- [Dataset excerpts]:
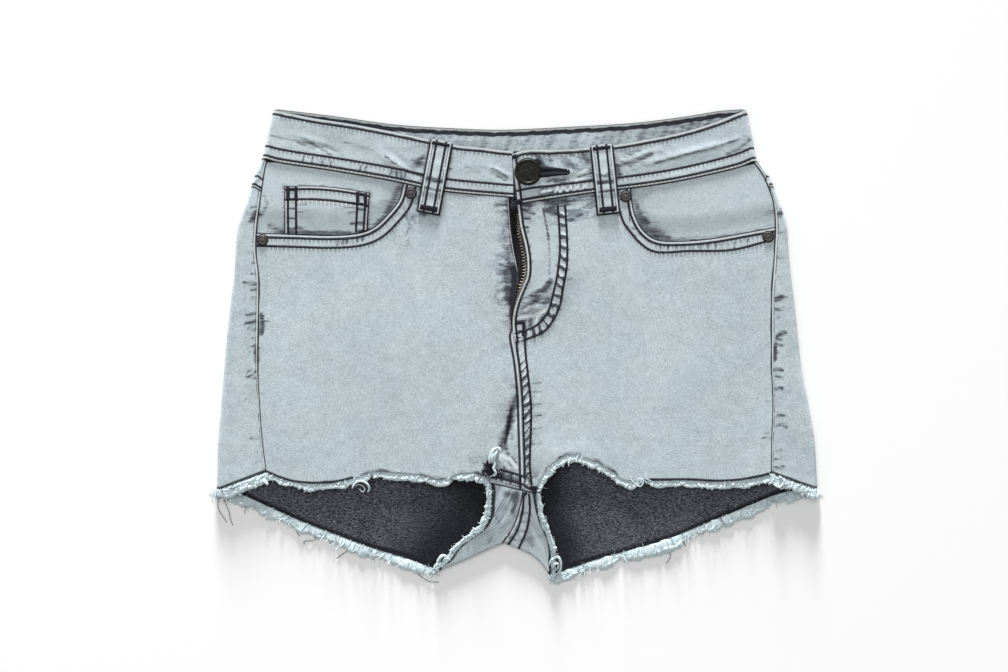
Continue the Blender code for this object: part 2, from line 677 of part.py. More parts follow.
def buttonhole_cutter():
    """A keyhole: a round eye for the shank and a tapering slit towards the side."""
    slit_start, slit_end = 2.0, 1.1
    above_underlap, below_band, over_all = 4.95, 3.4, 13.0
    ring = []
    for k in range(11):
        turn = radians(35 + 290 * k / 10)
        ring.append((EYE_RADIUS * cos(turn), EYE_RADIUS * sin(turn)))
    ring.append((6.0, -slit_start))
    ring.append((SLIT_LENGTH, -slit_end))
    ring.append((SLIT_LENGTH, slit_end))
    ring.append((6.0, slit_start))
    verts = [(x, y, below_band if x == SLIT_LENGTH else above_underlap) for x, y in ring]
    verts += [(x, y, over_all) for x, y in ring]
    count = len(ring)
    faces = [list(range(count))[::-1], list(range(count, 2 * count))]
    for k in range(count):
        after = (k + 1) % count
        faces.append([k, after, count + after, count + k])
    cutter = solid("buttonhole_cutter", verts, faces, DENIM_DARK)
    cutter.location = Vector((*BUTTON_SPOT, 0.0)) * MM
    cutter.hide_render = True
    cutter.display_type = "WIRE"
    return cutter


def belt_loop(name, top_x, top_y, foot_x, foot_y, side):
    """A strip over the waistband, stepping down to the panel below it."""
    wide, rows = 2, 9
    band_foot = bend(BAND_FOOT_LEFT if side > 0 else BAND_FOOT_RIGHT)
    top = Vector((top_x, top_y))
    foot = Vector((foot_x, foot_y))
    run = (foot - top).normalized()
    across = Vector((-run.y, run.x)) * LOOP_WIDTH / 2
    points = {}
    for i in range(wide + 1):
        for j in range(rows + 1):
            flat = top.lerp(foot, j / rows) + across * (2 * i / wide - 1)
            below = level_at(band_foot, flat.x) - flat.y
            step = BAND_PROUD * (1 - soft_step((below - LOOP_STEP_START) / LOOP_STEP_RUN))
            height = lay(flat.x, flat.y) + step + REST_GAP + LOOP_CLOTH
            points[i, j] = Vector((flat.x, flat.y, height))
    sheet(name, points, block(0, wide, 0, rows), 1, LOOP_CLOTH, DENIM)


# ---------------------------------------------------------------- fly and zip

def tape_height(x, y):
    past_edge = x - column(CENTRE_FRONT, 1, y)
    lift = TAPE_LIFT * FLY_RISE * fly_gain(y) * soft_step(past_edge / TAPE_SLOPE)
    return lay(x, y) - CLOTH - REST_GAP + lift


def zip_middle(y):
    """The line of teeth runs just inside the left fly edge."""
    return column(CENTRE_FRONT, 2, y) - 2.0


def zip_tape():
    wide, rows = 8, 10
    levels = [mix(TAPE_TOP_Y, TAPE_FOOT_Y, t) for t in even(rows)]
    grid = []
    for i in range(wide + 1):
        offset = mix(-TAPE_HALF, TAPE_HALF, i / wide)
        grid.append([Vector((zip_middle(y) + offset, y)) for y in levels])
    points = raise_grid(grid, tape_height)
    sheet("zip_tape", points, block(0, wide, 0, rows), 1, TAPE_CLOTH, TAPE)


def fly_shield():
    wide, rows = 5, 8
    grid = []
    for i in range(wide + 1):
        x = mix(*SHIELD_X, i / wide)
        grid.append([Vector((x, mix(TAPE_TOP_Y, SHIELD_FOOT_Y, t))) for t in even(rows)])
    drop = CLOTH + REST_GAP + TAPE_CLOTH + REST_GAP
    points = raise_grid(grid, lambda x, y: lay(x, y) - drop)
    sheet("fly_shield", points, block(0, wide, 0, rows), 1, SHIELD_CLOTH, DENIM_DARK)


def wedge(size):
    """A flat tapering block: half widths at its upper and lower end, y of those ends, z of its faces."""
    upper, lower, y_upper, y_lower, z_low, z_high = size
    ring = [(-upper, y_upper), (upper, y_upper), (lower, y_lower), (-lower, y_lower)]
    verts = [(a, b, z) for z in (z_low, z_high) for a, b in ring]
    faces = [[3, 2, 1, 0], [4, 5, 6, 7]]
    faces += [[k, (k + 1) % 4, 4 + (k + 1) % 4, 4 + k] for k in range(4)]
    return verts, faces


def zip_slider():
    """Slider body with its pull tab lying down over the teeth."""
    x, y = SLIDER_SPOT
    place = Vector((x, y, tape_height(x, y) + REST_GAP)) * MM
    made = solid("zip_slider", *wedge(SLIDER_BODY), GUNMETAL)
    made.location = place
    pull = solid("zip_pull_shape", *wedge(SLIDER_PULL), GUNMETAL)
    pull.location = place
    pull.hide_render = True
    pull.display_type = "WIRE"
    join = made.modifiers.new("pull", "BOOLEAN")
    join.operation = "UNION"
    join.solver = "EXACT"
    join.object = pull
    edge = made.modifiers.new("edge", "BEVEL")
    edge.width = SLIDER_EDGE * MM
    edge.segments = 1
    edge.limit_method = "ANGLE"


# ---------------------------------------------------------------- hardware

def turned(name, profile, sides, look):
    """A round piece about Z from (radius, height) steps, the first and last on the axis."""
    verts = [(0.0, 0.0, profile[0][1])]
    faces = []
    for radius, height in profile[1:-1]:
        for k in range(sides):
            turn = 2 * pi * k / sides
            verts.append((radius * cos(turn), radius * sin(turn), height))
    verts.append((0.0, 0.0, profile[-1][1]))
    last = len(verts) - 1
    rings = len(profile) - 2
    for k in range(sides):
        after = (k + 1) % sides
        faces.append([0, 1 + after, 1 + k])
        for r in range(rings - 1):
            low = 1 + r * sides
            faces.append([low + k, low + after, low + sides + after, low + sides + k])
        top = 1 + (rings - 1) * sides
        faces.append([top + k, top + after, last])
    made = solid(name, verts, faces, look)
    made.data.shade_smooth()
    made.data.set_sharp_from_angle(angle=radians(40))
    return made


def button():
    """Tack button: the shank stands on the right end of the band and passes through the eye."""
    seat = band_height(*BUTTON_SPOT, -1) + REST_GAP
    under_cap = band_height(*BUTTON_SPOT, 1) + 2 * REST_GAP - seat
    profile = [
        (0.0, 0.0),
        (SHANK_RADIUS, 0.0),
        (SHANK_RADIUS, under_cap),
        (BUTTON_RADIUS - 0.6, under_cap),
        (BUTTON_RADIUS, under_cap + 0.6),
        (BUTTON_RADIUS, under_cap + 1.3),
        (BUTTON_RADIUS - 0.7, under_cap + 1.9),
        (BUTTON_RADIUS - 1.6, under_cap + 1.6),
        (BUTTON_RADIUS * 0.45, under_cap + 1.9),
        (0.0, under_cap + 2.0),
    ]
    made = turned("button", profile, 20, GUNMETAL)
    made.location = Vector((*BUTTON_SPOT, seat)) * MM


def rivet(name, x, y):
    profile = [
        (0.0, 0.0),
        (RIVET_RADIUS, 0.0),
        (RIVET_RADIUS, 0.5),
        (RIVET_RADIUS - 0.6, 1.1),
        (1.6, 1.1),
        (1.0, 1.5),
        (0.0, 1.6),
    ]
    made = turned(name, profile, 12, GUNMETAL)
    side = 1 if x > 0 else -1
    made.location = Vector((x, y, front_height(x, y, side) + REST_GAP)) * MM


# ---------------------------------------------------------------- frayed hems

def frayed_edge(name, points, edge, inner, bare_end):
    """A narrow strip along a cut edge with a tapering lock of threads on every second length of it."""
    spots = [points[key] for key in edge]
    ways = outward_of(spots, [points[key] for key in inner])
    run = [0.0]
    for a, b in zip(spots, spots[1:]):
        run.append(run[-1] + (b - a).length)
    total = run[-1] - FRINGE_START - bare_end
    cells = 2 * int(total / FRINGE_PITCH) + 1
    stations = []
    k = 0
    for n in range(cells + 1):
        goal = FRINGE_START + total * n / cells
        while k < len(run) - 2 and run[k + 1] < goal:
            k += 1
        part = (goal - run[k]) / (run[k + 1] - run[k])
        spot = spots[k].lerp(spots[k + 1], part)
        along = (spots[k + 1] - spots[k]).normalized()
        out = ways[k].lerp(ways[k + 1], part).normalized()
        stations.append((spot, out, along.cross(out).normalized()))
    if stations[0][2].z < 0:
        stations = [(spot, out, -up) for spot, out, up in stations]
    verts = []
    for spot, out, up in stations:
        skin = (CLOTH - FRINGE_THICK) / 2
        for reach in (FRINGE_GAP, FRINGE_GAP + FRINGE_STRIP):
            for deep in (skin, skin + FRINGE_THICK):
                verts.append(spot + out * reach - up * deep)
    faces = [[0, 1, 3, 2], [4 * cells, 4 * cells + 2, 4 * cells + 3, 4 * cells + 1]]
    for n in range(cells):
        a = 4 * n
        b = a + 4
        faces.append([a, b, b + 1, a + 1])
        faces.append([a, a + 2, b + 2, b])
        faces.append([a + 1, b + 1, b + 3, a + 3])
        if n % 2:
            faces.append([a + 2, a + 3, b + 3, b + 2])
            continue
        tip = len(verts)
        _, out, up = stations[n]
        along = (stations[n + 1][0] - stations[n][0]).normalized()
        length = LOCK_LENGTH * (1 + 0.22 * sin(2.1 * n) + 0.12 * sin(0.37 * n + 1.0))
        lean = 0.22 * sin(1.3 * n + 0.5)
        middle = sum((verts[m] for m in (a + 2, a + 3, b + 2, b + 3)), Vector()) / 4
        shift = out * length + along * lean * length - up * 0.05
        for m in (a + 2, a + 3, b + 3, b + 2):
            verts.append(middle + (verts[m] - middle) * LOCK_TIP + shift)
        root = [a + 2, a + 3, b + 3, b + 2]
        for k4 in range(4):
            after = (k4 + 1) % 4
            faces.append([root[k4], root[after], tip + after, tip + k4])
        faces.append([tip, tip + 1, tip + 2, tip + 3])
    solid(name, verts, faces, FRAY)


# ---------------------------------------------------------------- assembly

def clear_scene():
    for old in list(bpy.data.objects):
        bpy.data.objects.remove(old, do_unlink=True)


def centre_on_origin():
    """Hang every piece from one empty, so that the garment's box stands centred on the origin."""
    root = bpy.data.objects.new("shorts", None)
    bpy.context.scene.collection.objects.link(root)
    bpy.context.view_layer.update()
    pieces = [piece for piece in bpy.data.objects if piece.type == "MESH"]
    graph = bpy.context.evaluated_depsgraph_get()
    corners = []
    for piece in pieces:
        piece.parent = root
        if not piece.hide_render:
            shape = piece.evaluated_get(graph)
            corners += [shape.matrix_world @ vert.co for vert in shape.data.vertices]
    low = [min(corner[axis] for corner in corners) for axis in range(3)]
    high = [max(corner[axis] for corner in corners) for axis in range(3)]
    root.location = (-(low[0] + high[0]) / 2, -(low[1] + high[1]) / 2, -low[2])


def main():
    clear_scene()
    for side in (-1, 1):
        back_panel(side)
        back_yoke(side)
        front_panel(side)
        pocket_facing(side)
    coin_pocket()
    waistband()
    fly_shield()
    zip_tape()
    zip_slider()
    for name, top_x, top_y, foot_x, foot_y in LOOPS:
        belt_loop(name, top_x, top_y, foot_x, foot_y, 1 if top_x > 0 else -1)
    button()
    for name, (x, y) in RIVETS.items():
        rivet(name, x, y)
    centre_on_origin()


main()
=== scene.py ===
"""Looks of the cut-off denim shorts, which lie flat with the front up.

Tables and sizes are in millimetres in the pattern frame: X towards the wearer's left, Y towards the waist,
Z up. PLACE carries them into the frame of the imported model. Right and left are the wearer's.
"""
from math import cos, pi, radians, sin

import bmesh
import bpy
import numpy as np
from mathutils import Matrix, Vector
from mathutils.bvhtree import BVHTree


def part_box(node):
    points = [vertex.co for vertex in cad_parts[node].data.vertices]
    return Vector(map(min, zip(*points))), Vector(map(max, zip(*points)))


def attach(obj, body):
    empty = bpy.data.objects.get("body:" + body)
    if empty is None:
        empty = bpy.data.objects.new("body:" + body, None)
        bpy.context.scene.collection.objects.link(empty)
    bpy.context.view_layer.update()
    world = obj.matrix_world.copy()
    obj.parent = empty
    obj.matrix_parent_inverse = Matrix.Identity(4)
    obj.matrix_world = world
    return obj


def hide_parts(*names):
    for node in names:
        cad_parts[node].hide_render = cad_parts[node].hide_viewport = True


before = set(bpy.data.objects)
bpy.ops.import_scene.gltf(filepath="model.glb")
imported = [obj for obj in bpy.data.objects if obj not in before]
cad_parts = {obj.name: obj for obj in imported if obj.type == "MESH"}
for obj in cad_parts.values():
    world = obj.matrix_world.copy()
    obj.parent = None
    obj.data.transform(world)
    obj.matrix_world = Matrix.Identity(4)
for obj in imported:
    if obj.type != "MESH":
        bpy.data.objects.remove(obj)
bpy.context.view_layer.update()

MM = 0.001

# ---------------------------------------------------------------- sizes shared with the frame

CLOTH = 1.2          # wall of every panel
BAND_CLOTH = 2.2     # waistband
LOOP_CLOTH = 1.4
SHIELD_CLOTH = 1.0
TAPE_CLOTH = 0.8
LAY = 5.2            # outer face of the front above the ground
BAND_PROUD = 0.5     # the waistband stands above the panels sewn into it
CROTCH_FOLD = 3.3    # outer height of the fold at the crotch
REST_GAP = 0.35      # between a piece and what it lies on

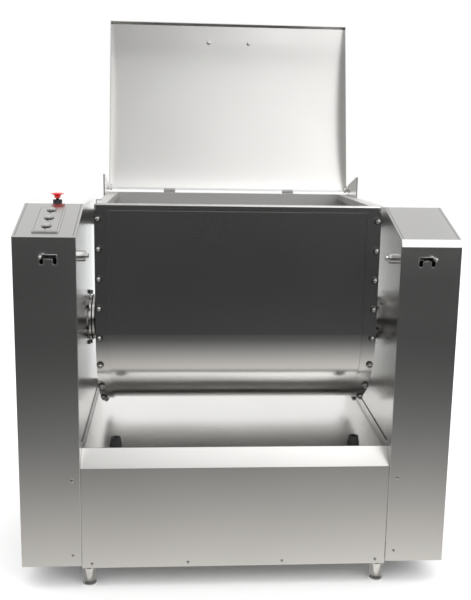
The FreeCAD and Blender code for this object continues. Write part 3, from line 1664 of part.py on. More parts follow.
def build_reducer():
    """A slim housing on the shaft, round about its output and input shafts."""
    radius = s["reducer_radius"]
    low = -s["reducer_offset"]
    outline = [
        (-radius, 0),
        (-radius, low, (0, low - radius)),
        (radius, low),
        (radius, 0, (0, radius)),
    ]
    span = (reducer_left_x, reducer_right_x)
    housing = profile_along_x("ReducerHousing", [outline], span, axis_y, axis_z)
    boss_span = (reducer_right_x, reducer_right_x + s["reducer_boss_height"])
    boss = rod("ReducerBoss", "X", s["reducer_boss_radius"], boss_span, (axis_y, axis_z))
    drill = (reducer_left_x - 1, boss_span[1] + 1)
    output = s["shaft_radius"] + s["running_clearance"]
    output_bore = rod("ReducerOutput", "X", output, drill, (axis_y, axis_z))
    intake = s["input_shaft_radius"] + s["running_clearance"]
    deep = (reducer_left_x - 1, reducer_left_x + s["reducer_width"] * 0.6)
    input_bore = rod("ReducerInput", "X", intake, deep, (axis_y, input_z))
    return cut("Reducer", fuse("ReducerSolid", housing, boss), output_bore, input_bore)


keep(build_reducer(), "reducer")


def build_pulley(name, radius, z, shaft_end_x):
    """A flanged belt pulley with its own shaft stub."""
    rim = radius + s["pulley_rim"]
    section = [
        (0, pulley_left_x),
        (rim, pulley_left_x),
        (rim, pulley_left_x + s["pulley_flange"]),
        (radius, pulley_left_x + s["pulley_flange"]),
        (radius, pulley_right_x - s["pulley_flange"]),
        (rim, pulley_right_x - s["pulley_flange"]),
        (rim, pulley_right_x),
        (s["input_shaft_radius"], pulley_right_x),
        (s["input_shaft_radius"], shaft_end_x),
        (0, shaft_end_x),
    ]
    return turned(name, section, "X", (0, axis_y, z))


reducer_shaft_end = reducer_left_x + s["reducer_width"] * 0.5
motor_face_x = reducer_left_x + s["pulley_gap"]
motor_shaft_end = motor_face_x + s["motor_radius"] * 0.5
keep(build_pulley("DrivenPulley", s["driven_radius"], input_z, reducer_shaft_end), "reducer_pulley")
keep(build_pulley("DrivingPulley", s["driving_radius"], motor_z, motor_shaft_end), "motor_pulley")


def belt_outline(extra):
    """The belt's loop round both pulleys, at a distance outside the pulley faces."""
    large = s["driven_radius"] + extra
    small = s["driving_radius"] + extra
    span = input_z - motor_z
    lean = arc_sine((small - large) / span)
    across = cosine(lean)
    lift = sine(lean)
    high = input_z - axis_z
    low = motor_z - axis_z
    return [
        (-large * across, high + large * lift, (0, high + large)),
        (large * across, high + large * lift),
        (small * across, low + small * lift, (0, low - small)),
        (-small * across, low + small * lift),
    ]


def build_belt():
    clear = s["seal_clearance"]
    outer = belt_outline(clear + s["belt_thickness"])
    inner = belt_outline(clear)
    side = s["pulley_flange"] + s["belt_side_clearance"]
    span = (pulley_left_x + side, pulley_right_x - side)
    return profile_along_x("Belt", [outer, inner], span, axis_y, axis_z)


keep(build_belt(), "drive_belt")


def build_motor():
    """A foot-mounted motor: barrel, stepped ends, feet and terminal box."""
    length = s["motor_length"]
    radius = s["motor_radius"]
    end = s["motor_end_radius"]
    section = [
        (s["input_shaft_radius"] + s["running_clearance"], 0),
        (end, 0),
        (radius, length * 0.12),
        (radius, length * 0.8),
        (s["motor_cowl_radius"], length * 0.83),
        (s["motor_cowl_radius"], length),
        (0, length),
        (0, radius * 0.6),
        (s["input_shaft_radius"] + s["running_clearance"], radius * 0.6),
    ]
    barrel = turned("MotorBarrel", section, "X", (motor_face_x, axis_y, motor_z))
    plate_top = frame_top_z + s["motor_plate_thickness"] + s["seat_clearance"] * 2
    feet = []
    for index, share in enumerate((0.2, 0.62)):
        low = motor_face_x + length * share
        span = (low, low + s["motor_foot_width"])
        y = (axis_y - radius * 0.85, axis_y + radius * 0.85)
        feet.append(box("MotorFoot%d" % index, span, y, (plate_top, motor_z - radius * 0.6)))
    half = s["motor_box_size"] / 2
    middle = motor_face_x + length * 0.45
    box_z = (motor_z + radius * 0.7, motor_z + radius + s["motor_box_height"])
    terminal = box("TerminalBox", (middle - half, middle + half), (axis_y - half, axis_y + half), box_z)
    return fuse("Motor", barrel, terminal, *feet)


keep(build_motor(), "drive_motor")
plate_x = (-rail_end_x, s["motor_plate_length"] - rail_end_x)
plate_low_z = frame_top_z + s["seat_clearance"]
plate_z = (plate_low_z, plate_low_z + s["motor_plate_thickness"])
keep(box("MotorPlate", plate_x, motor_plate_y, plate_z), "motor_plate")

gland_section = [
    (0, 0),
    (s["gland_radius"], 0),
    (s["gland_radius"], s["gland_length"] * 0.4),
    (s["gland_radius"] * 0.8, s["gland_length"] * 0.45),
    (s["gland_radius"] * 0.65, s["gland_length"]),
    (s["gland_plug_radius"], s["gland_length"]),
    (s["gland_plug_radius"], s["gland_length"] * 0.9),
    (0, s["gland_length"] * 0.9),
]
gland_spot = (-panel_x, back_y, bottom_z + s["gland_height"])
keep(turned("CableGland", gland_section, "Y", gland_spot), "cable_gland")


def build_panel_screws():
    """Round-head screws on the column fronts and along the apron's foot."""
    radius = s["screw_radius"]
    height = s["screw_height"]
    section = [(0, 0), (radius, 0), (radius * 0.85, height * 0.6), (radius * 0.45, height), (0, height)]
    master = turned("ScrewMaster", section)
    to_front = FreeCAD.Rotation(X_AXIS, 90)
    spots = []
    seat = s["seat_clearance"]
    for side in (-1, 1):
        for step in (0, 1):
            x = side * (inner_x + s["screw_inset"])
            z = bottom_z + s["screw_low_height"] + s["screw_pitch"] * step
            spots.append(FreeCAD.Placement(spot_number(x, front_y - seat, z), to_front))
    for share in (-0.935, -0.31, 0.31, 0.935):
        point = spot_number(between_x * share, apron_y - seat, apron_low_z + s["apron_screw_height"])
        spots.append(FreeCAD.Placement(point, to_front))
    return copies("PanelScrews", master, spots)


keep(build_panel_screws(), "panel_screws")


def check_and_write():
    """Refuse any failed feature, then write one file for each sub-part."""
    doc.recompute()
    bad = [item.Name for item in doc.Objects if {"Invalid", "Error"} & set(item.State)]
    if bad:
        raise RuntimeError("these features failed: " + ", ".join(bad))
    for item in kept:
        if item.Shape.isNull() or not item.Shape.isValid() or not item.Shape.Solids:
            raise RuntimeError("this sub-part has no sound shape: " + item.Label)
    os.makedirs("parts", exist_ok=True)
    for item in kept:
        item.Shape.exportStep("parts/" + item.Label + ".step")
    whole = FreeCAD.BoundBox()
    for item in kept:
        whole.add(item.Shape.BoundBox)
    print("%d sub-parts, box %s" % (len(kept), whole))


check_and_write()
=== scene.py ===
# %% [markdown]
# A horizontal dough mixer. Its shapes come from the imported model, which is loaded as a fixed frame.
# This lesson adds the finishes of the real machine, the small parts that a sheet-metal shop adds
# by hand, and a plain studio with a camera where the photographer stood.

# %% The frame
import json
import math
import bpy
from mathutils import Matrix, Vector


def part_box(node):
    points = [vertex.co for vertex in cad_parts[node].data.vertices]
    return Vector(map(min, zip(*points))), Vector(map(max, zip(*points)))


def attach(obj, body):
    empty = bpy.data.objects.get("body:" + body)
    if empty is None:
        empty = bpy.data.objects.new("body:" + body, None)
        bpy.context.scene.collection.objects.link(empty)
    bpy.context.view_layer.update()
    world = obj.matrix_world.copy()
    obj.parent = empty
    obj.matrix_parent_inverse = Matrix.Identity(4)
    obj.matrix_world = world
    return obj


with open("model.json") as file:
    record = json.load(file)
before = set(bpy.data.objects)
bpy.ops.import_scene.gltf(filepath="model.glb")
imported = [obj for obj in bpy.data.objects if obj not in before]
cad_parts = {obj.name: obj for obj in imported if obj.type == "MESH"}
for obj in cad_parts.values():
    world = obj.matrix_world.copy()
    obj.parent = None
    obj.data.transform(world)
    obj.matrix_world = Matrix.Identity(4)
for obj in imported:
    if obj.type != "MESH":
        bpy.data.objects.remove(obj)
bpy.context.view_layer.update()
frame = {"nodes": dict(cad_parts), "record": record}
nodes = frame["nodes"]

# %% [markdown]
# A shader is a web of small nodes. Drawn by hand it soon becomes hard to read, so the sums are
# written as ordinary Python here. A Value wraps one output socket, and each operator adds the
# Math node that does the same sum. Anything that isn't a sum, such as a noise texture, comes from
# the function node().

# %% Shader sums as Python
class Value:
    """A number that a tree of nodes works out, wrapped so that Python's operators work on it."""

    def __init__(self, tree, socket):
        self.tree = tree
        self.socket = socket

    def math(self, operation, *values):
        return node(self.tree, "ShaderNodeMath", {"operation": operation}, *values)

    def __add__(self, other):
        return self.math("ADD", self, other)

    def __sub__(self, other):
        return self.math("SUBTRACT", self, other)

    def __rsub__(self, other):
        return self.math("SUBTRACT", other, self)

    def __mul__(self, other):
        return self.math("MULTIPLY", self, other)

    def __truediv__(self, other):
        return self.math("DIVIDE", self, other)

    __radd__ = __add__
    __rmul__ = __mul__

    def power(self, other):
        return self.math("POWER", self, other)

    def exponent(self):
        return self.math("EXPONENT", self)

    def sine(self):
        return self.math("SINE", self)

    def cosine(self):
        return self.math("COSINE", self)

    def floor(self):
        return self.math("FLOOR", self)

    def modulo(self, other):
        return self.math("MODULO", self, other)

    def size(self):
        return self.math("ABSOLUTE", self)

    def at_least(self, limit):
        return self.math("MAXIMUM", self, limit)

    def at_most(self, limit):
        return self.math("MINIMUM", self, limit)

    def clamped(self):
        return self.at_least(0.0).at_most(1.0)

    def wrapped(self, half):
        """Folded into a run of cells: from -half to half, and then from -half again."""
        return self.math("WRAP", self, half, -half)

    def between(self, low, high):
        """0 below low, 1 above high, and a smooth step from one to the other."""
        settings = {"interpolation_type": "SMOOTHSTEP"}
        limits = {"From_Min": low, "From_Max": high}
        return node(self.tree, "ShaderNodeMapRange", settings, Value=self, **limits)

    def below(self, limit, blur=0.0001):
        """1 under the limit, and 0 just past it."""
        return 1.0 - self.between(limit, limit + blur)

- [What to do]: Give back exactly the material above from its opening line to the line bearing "return cutter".

- [Full response]:
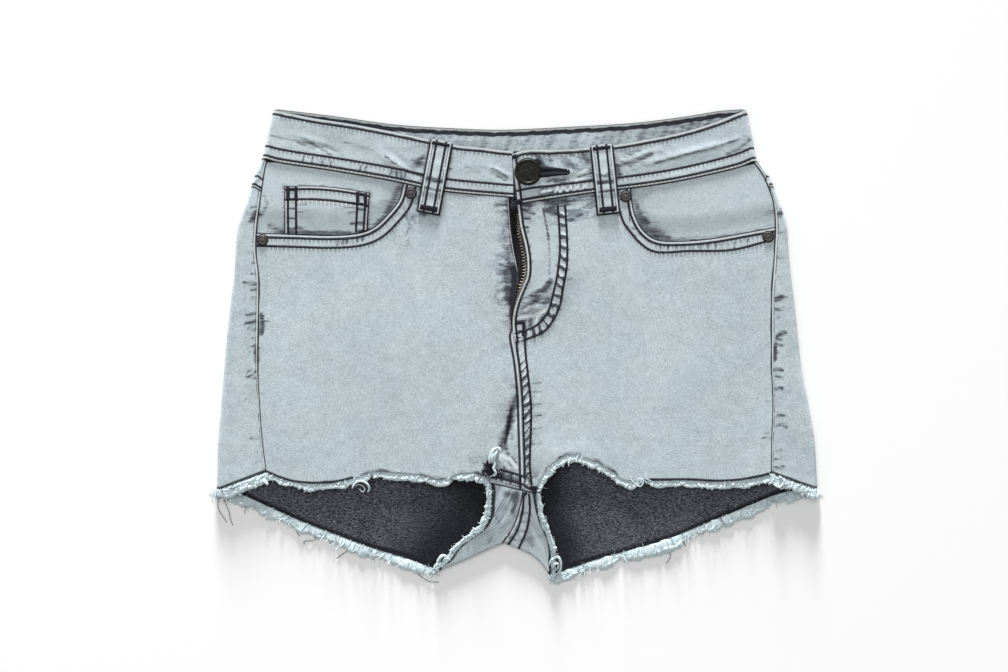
Continue the Blender code for this object: part 2, from line 677 of part.py. More parts follow.
def buttonhole_cutter():
    """A keyhole: a round eye for the shank and a tapering slit towards the side."""
    slit_start, slit_end = 2.0, 1.1
    above_underlap, below_band, over_all = 4.95, 3.4, 13.0
    ring = []
    for k in range(11):
        turn = radians(35 + 290 * k / 10)
        ring.append((EYE_RADIUS * cos(turn), EYE_RADIUS * sin(turn)))
    ring.append((6.0, -slit_start))
    ring.append((SLIT_LENGTH, -slit_end))
    ring.append((SLIT_LENGTH, slit_end))
    ring.append((6.0, slit_start))
    verts = [(x, y, below_band if x == SLIT_LENGTH else above_underlap) for x, y in ring]
    verts += [(x, y, over_all) for x, y in ring]
    count = len(ring)
    faces = [list(range(count))[::-1], list(range(count, 2 * count))]
    for k in range(count):
        after = (k + 1) % count
        faces.append([k, after, count + after, count + k])
    cutter = solid("buttonhole_cutter", verts, faces, DENIM_DARK)
    cutter.location = Vector((*BUTTON_SPOT, 0.0)) * MM
    cutter.hide_render = True
    cutter.display_type = "WIRE"
    return cutter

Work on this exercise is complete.